Thomas made a comprehensive will just before he died, the executors and trustees being his father-in-law, Robert Dickinson, and his brother-in-law, Robert Turner. He directs that an agreement he made with his sisters be honoured; that sums of money be paid to them in lieu of what they might have expected from their father’s will. All his farm stock and personal estate is to be sold and any rents collected to provide an income for the maintenance of his children and a small annuity for his wife Elizabeth. He leaves £120 to his daughter Ellen, to be paid when her brother Robert comes into his inheritance at Low. Robert is to have the farm at Low when he is 21 and any capital remaining from his personal estate. Should both children die before they were 21, and with no offspring, Thomas’s brother William was to inherit Low.
As indicated earlier, customary law meant that Thomas’s mother, Mary, still held Low, and any lands that were owned by her husband, for her lifetime. She obviously started plotting with her son-in-law, Robert Turner, to deprive her small grandchildren of their inheritance in order to benefit other members of the Townson family, principally William one imagines. We know all this through a marvellous series of letters written at this time by Betty Townson’s brother, the Revd Robert Dickinson, to his family at Dawson Fold. In one written to his brother Daniel on the 28th December 1794, he refers to Mary Townson thus:-
“Pray how does that old wretch M.Townson at Row go on this very hard winter? Upon her departure I should think your affairs will immediately grow better: and in the common care of nature she cannot be supposed capable of continuing her reign of ill nature and malignity a long time upon earth.”
How terrible to be remembered for posterity by that one paragraph! In the event, the hard winter was to leave Mary Townson unscathed, but carried off Robert Dickinson’s brother Daniel and father Robert in less than two months. This meant that the only trustee left was the doubtful Robert Turner, but the Dickinson family fought hard on Betty’s behalf. The dispute was still not resolved when Mary Townson died in March 1797 and the matter may have had to go to lawyers or the manor court before being resolved in Betty’s favour later that year. Robert Dickinson writes exultantly to his brother John:-
“And I am heartily pleased that my sister Betty is so successful in gaining possession of the two estates at Low and Green for her son Robert. The Townson family and the Turners have outwitted themselves completely and their former behaviour was so unkind and malicious, that they deserve no pity. Everyone that knows them, and is not biased to their side, will consider them as rightly served. I have no doubt that they would have been glad to have made Betty a beggar for life, if it had been in their power. Surely against such people it is right to enforce every claim of justice, and I wish that craft and malice may always punish themselves in the same manner.”

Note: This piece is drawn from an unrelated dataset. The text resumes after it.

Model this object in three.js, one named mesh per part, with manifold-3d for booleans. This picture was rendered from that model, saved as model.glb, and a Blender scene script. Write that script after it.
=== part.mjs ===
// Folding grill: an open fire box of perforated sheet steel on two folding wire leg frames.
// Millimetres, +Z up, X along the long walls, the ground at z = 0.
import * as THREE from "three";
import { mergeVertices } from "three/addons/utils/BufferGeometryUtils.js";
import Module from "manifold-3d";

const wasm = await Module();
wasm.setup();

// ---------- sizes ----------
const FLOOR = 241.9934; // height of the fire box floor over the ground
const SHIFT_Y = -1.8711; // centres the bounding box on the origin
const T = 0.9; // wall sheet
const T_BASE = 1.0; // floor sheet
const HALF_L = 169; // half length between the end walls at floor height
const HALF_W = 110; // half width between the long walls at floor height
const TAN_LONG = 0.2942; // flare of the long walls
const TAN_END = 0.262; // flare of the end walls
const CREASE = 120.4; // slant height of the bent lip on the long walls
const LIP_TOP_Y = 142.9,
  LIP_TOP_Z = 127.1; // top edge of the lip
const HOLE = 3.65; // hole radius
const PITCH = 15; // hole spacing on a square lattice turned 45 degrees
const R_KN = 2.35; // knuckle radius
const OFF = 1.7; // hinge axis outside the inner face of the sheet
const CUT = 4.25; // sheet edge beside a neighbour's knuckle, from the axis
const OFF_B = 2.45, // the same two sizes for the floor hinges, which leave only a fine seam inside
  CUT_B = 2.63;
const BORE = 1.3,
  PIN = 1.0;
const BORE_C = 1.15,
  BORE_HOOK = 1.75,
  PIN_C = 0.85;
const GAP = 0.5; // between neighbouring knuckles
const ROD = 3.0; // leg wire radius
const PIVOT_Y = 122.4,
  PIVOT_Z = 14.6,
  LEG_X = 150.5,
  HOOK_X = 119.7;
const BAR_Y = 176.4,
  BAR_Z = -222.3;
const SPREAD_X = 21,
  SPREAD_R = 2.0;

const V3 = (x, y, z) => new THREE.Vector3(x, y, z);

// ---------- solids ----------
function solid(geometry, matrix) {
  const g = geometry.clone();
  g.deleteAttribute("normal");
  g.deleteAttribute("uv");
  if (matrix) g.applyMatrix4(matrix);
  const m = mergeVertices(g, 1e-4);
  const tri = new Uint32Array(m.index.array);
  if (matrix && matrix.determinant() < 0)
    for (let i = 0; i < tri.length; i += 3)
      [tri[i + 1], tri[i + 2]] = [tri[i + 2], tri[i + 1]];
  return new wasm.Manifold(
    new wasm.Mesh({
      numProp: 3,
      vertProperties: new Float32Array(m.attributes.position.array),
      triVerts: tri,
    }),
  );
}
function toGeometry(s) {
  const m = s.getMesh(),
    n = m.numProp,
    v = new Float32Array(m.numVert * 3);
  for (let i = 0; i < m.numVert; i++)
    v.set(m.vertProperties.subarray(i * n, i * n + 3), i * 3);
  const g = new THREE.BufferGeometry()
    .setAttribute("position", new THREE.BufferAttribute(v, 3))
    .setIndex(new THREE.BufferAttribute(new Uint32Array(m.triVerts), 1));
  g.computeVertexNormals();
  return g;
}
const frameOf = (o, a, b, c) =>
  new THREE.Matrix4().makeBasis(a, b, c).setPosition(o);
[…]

It would appear from this paragraph that the rest of the Townson family had lost more in starting this dispute than if they had supported Betty and her children. In an earlier letter, Robert Dickinson had referred to the possibility that Thomas Townson had agreed to his brother William having the property at Crosthwaite Green, at the same time as he agreed the sums of money to his sisters. This did not happen and William had, in any case, left the Lyth Valley in order to start a new life as an excise officer. In 1796 he is serving in the Settle and Skipton areas of West Yorkshire and in 1799, when he died, he is serving in Liverpool. He married Mary Atkinson, the daughter of a Wharfedale farmer, on the 31st July 1796 at Addingham near Skipton. They had two children, Thomas born in 1797 who probably didn’t survive and William born after his father’s death in 1799. Mary moved back to Wharfedale with the young baby after William’s death and the next few generations of the family farmed in that area. Although they had only the one surviving child, William and Mary Townson have a great number of descendants living today, many still bearing the name Townson.